-- DATA LINES start --

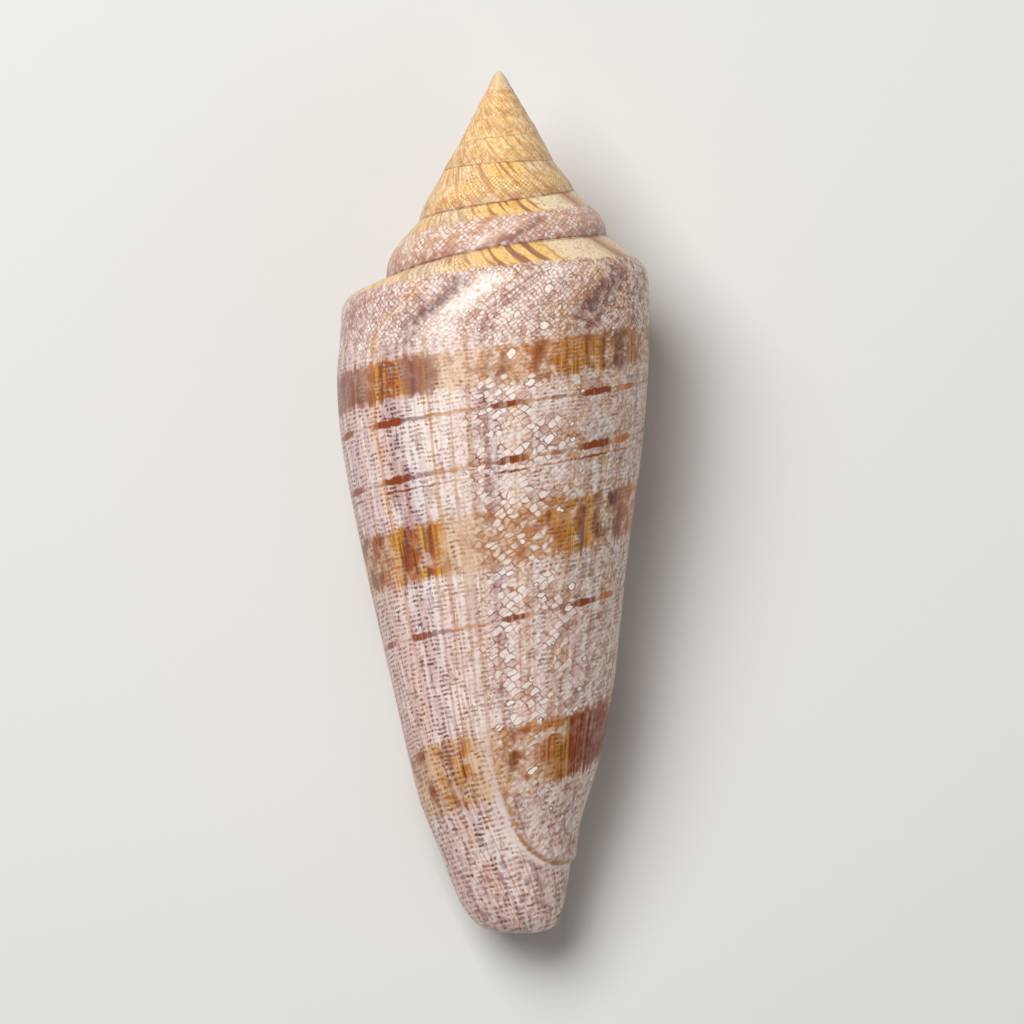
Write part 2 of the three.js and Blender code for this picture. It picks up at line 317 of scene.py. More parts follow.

-- DATA LINES end --
-- DATA LINES start --

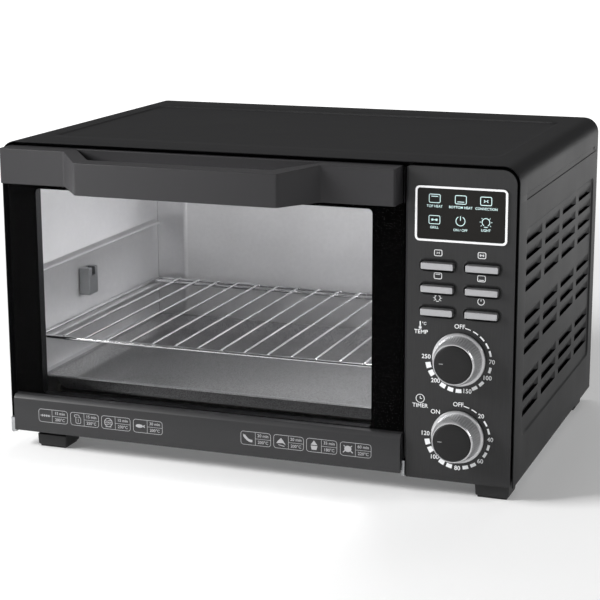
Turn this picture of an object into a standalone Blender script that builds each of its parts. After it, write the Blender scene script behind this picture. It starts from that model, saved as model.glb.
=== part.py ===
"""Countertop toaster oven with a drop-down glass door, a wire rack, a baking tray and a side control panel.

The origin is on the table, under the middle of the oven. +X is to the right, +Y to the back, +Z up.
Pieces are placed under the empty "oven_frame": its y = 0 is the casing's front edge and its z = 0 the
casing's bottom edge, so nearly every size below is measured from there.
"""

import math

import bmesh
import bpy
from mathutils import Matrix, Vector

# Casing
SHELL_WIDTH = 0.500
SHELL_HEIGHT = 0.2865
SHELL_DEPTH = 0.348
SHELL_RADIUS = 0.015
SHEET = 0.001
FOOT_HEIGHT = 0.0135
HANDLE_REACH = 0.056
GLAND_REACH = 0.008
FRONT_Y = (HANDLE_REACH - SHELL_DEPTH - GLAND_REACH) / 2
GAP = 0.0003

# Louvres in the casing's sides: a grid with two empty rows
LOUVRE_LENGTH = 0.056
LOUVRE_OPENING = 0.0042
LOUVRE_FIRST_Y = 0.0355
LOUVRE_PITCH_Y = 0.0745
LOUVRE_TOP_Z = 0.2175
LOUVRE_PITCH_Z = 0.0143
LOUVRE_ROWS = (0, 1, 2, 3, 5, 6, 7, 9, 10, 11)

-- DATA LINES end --
-- DATA LINES start --

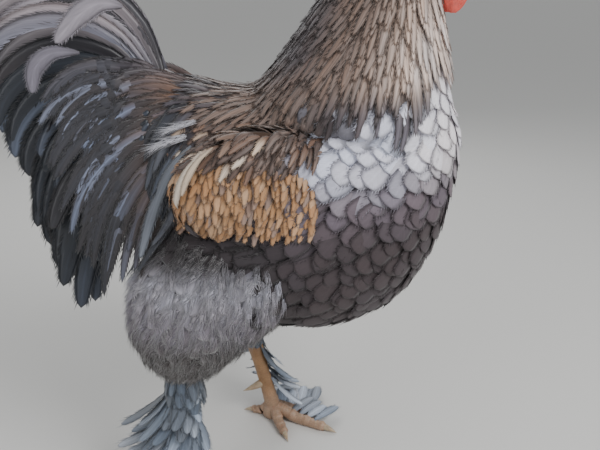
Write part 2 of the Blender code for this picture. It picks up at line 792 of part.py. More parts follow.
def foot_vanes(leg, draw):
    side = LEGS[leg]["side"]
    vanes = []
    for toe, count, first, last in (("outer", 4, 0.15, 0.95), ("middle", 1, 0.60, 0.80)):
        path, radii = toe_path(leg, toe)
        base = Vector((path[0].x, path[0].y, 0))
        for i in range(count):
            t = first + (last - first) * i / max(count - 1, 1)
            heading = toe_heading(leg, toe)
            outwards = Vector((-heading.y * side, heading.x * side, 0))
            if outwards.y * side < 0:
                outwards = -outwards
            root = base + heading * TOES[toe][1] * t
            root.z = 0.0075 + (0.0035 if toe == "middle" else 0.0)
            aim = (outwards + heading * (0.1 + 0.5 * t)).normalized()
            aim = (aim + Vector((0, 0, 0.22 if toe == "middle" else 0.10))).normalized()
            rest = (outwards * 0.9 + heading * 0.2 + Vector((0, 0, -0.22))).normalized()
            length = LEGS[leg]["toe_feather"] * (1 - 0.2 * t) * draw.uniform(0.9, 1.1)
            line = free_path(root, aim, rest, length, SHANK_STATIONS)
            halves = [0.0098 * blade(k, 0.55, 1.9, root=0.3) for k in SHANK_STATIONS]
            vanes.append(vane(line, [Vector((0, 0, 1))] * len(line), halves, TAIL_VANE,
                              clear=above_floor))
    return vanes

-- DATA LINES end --

WHAT IS NEEDED: Read through the entries and copy every line that includes "code".

COMPLETE RESPONSE:
Write part 2 of the three.js and Blender code for this picture. It picks up at line 317 of scene.py. More parts follow.
Write part 2 of the Blender code for this picture. It picks up at line 792 of part.py. More parts follow.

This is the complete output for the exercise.